Analytics within BSD, apart from polling have also been instrumental in campaigning, as was the case in the 2012 US elections. According to the Parliamentary Office of Science and Technology (2014), using data from Facebook and other social media platforms, analytics of BSD were able to profile information on individuals likely to vote for Obama (p. 3). This way, the campaigners were able to target their resources more effectively. Such analytics have also been employed extensively in marketing and advertising, where social media platforms display adds based on users’ likes and preferences, as well as make suggestions on products and services that users’ friends have a liking for (Ferguson 2014, p. 1).
Conclusion
Big Data is a recent phenomenon, whose depths have not yet been fully explored. Social media has eased communication between and among people.
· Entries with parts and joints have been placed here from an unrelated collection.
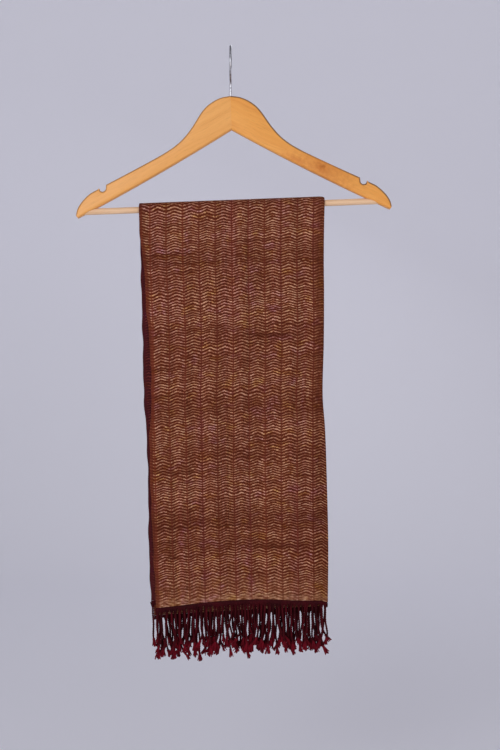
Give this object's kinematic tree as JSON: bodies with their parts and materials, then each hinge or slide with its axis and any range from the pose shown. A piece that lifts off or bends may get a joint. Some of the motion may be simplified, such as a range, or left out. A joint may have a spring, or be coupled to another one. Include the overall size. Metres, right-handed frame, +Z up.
{
  "type": "wool shawl on a wooden hanger",
  "caption": "Folded zigzag wool shawl with a knotted fringe, hung over the bar of a flat wooden hanger with a wire hook.",
  "frame": {"origin": "inner top of the hook, where it rests on a rail", "axes": "+Z up, +X along the hanger to the viewer's right, -Y towards the viewer, who sees the shawl's front fall"},
  "size_m": [0.4494, 0.0528, 0.8827],
  "materials": {
    "wool": "matte zigzag weave",
    "fringe": "matte twisted yarn",
    "hanger_wood": "clear varnish",
    "bar_wood": "bare turned wood",
    "hook_chrome": "polished wire"
  },
  "bodies": {
    "root": {"shawl_front_fall": "wool", "shawl_over_bar": "wool", "shawl_back_fall": "wool", "fringe_front": "fringe", "fringe_back": "fringe", "hanger_arm_left": "hanger_wood", "hanger_arm_right": "hanger_wood", "hanger_bar": "bar_wood", "hanger_hook": "hook_chrome"}
  },
  "joints": []
}
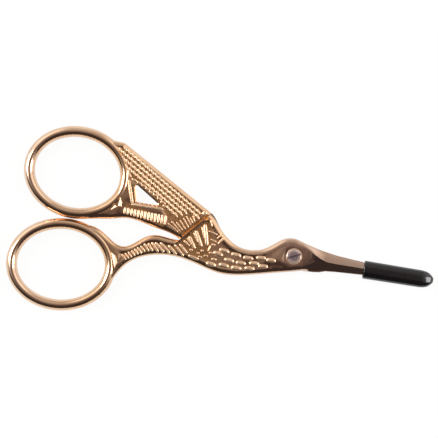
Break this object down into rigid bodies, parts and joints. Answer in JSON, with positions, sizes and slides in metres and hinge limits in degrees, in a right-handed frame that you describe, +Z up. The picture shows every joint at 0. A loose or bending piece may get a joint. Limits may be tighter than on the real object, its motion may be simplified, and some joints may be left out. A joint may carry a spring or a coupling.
{
  "type": "embroidery scissors",
  "caption": "Small bird-shaped embroidery scissors with two finger rings, slender pointed blades on a screw pivot, and a soft cap over the tips.",
  "frame": {"origin": "on the pivot axis, at the surface that the closed scissors lie on, which the screw's tail touches", "axes": "+X from the pivot to the tips along the closing line, +Y to the tail ring's side, +Z up towards the front face with the screw's head"},
  "size_m": [0.0914, 0.0402, 0.0034],
  "materials": {
    "gold_plating": "polished rose-gold plating on steel",
    "screw": "polished",
    "cap": "glossy soft vinyl"
  },
  "bodies": {
    "body": {"body_half": "gold_plating"},
    "wing": {"wing_half": "gold_plating", "pivot_screw": "screw"},
    "cap": {"tip_cap": "cap"}
  },
  "joints": [
    {"name": "blade_pivot", "type": "hinge", "parent": "body", "child": "wing", "pos_m": [0, 0, 0.0017], "axis": [0, 0, -1], "range_deg": [0, 45]},
    {"name": "cap_slide", "type": "slide", "parent": "body", "child": "cap", "axis": [0.996, -0.0899, 0], "range_m": [0, 0.1257]}
  ],
  "couplings": [
    {"joint": "cap_slide", "follows": "blade_pivot", "m_per_rad": 0.16}
  ]
}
Through communication on social media, people generate colossal amounts of data, most of which is unstructured. This has brought with it the Big Data phenomenon, with BSD being specifically related to social media. So far, processing BSD has proven difficult for traditional data analytics. However, modern analytics have developed better capacity to process this data, and while they may not fully process the data coming in at high volumes, variety and velocity, they have made headway in processing the data, and have so far began using the data in polling, campaigning marketing and credit scoring. Big Data remains fully unexploited, and with increased use of social media, BSD too remains unexploited. The advent of Big Data has however brought with it concerns over its use on social media. These have included issues of privacy infringement, sale of user data to third parties and using user information for marketing. Although different organisations have so far made headway in exploiting this data, the speed, volume and capacity at which this data is generated requires more advanced analytic systems if this data is to be of help to not only corporations, but individuals as well.